**Your goal:** Your task is to return, exactly, the run of lines starting at the line holding "Keep writing the" and ending at the line holding "linear_extrude(z1 - z0)", both ends included and no other lines.

**Given information:**
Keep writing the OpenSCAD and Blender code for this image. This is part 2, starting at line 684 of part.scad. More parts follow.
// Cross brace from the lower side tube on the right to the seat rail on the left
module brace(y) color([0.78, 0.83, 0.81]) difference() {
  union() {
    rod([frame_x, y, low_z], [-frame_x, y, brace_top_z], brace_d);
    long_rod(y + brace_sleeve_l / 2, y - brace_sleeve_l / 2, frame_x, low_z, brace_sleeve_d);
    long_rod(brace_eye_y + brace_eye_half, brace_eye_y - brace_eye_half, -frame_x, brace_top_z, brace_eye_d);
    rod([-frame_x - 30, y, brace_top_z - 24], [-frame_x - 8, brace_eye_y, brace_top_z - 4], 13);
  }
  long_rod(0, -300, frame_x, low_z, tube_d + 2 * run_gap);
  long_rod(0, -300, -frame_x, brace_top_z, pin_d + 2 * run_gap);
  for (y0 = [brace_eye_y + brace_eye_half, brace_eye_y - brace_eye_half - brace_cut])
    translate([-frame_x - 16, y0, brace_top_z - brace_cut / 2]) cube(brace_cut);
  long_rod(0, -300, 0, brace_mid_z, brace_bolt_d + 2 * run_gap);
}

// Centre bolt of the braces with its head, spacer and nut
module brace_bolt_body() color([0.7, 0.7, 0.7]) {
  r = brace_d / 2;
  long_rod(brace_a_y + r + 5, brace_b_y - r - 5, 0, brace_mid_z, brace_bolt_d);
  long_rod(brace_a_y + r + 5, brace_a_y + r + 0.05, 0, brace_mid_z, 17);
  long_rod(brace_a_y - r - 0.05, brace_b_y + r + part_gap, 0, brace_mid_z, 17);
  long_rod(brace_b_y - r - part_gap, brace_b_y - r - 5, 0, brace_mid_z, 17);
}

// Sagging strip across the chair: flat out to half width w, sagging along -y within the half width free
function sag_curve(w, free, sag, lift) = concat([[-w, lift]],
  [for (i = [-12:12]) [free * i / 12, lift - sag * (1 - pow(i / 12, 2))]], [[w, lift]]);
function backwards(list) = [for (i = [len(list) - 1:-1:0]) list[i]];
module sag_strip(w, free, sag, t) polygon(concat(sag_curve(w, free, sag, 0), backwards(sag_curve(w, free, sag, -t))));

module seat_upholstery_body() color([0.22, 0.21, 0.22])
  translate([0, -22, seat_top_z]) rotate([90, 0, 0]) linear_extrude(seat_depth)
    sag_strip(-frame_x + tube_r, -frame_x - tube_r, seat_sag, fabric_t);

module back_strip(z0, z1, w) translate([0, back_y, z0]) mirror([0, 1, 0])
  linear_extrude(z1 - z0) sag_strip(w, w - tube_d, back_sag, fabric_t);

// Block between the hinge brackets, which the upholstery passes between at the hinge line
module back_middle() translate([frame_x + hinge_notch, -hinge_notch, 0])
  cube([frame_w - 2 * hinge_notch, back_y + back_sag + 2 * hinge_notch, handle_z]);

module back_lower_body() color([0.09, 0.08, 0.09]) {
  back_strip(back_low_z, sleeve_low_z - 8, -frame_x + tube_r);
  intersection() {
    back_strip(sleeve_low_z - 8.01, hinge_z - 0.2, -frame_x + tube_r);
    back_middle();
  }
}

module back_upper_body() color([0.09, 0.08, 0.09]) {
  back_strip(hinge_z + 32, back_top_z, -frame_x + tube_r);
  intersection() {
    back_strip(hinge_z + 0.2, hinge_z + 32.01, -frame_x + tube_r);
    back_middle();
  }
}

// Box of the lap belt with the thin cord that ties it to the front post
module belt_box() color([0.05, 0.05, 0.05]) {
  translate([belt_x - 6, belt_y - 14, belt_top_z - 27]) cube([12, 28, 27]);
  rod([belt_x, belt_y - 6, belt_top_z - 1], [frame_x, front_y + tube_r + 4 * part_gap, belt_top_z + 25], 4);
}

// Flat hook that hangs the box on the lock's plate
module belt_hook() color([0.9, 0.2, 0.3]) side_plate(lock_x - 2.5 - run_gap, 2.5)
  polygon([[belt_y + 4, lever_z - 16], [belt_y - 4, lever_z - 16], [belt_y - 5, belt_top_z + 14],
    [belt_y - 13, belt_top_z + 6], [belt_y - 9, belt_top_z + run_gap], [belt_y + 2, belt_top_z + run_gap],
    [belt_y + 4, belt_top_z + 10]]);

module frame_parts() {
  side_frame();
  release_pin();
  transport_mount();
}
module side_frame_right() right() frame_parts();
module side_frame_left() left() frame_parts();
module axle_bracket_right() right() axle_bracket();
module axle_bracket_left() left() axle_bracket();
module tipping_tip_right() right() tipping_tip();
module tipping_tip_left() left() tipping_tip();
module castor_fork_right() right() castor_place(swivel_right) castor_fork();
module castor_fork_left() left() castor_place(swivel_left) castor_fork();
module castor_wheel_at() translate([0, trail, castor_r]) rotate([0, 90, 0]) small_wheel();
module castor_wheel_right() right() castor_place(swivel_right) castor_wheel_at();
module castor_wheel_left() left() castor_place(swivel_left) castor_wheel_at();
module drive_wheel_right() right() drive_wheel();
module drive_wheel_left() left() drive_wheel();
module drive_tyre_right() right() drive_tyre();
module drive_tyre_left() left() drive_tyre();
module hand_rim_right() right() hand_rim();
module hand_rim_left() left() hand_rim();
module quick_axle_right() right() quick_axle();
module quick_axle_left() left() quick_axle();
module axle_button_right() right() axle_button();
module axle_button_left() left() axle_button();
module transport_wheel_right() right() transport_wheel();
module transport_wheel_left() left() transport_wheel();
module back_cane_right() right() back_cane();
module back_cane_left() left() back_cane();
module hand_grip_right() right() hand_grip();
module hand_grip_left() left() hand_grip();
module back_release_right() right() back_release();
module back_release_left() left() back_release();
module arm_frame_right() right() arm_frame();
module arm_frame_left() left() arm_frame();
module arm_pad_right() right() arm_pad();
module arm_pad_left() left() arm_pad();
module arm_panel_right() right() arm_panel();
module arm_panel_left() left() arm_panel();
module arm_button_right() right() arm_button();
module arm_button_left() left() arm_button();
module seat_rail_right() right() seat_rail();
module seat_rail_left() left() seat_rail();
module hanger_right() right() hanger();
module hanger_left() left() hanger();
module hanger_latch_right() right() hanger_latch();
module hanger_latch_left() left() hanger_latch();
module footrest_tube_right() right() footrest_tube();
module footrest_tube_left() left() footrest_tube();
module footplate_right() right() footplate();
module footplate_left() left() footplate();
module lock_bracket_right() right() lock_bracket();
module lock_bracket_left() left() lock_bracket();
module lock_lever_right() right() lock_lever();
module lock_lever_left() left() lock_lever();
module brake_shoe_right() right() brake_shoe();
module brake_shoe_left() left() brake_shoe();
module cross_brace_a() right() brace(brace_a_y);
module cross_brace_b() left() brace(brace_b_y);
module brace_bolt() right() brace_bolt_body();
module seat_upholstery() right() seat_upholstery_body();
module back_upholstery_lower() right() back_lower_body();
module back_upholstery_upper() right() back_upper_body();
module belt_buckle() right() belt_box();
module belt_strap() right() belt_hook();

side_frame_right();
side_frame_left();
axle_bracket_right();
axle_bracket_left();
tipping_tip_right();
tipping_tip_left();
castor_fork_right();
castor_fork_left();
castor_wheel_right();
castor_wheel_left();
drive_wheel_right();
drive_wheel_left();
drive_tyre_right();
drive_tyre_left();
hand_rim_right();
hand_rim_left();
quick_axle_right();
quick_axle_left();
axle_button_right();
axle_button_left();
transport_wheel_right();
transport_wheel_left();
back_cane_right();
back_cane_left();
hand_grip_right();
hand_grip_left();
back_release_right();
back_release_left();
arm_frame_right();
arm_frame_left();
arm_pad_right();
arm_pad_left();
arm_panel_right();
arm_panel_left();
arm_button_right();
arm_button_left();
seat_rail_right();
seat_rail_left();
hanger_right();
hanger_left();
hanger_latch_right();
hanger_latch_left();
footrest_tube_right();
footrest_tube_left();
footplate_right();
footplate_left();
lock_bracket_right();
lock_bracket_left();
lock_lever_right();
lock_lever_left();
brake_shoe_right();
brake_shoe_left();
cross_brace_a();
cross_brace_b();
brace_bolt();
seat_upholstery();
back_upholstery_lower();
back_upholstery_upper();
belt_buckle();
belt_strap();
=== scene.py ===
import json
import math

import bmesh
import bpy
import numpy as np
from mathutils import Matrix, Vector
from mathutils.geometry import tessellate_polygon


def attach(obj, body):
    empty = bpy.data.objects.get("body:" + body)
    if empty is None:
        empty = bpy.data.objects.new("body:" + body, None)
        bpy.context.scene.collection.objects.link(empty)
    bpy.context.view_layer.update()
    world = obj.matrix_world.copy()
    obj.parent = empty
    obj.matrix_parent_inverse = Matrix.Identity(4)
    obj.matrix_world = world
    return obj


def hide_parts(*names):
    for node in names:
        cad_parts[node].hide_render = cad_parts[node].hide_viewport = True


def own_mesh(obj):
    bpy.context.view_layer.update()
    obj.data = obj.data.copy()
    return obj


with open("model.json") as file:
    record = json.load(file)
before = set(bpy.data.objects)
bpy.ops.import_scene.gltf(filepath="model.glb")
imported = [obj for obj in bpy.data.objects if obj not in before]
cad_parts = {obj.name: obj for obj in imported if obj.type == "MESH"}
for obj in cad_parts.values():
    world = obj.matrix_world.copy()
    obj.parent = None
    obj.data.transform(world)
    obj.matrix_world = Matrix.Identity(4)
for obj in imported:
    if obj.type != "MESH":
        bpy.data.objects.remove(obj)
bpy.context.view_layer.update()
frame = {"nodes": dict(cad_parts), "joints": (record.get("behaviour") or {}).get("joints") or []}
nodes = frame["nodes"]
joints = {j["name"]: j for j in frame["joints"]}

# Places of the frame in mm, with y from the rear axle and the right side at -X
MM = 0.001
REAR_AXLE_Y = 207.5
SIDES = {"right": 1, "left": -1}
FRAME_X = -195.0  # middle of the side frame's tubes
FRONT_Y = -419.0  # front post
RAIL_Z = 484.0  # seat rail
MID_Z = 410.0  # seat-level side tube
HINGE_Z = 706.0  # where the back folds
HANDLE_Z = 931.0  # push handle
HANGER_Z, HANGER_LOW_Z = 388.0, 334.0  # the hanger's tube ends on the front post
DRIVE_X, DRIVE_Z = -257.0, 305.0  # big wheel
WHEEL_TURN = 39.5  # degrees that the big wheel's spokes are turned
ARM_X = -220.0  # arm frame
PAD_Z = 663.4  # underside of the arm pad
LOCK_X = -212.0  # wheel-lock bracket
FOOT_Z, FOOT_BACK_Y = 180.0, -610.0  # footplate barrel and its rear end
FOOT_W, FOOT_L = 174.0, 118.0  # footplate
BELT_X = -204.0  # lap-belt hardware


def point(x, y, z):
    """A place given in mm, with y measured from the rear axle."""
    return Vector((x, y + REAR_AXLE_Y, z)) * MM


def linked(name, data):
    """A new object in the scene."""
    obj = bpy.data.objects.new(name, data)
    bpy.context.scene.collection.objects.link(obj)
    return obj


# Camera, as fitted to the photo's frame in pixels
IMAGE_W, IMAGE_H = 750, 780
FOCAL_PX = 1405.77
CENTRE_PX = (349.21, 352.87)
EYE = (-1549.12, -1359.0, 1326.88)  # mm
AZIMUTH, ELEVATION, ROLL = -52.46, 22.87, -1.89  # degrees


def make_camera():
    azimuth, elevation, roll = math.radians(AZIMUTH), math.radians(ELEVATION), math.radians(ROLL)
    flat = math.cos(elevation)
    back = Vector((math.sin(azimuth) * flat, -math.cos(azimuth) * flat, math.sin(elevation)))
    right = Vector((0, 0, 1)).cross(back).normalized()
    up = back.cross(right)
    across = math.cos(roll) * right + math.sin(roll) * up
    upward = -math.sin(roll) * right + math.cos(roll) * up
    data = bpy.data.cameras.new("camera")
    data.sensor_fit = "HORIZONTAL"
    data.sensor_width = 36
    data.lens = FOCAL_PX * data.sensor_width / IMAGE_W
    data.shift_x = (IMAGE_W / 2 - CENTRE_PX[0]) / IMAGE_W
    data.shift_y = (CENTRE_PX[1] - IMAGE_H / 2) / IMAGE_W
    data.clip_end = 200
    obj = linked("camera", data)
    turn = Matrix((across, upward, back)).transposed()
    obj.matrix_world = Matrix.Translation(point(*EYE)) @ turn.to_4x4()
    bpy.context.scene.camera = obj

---

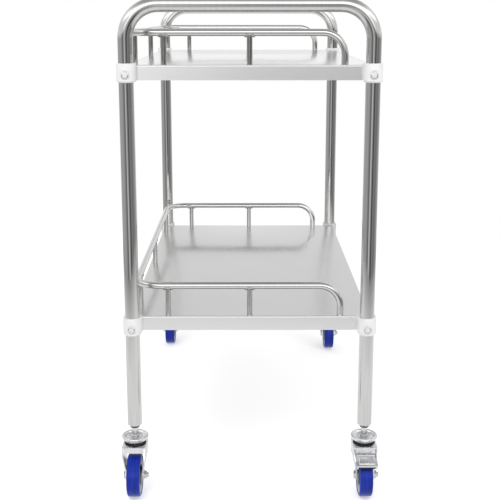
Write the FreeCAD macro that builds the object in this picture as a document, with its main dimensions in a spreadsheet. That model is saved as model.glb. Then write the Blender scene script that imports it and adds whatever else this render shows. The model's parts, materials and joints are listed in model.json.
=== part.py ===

...

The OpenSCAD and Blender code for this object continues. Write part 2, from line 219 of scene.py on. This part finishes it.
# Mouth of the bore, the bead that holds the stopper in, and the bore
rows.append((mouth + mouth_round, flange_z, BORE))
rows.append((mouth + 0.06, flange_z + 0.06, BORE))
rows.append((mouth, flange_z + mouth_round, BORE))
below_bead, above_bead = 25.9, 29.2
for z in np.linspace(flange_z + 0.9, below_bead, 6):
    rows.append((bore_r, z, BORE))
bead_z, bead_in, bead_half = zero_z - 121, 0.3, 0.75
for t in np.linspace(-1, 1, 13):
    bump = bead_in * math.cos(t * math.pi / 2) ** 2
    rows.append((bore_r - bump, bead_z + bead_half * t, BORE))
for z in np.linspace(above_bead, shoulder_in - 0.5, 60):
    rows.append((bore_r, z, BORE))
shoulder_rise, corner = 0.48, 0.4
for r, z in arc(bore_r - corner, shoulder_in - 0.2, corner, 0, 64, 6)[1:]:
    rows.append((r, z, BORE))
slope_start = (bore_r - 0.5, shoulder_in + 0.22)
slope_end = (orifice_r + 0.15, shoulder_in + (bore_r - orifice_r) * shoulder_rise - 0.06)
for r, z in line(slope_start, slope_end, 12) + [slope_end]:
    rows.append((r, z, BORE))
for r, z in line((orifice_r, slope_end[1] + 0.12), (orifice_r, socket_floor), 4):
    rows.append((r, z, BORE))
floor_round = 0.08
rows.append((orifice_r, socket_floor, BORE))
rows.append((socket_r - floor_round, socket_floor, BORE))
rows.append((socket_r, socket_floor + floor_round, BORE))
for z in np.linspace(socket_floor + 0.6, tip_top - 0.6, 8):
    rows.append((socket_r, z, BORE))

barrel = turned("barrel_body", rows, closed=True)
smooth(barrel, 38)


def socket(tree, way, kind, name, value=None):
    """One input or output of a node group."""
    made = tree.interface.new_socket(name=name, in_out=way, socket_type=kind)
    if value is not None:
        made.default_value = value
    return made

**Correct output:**
Keep writing the OpenSCAD and Blender code for this image. This is part 2, starting at line 684 of part.scad. More parts follow.
// Cross brace from the lower side tube on the right to the seat rail on the left
module brace(y) color([0.78, 0.83, 0.81]) difference() {
  union() {
    rod([frame_x, y, low_z], [-frame_x, y, brace_top_z], brace_d);
    long_rod(y + brace_sleeve_l / 2, y - brace_sleeve_l / 2, frame_x, low_z, brace_sleeve_d);
    long_rod(brace_eye_y + brace_eye_half, brace_eye_y - brace_eye_half, -frame_x, brace_top_z, brace_eye_d);
    rod([-frame_x - 30, y, brace_top_z - 24], [-frame_x - 8, brace_eye_y, brace_top_z - 4], 13);
  }
  long_rod(0, -300, frame_x, low_z, tube_d + 2 * run_gap);
  long_rod(0, -300, -frame_x, brace_top_z, pin_d + 2 * run_gap);
  for (y0 = [brace_eye_y + brace_eye_half, brace_eye_y - brace_eye_half - brace_cut])
    translate([-frame_x - 16, y0, brace_top_z - brace_cut / 2]) cube(brace_cut);
  long_rod(0, -300, 0, brace_mid_z, brace_bolt_d + 2 * run_gap);
}

// Centre bolt of the braces with its head, spacer and nut
module brace_bolt_body() color([0.7, 0.7, 0.7]) {
  r = brace_d / 2;
  long_rod(brace_a_y + r + 5, brace_b_y - r - 5, 0, brace_mid_z, brace_bolt_d);
  long_rod(brace_a_y + r + 5, brace_a_y + r + 0.05, 0, brace_mid_z, 17);
  long_rod(brace_a_y - r - 0.05, brace_b_y + r + part_gap, 0, brace_mid_z, 17);
  long_rod(brace_b_y - r - part_gap, brace_b_y - r - 5, 0, brace_mid_z, 17);
}

// Sagging strip across the chair: flat out to half width w, sagging along -y within the half width free
function sag_curve(w, free, sag, lift) = concat([[-w, lift]],
  [for (i = [-12:12]) [free * i / 12, lift - sag * (1 - pow(i / 12, 2))]], [[w, lift]]);
function backwards(list) = [for (i = [len(list) - 1:-1:0]) list[i]];
module sag_strip(w, free, sag, t) polygon(concat(sag_curve(w, free, sag, 0), backwards(sag_curve(w, free, sag, -t))));

module seat_upholstery_body() color([0.22, 0.21, 0.22])
  translate([0, -22, seat_top_z]) rotate([90, 0, 0]) linear_extrude(seat_depth)
    sag_strip(-frame_x + tube_r, -frame_x - tube_r, seat_sag, fabric_t);

module back_strip(z0, z1, w) translate([0, back_y, z0]) mirror([0, 1, 0])
  linear_extrude(z1 - z0) sag_strip(w, w - tube_d, back_sag, fabric_t);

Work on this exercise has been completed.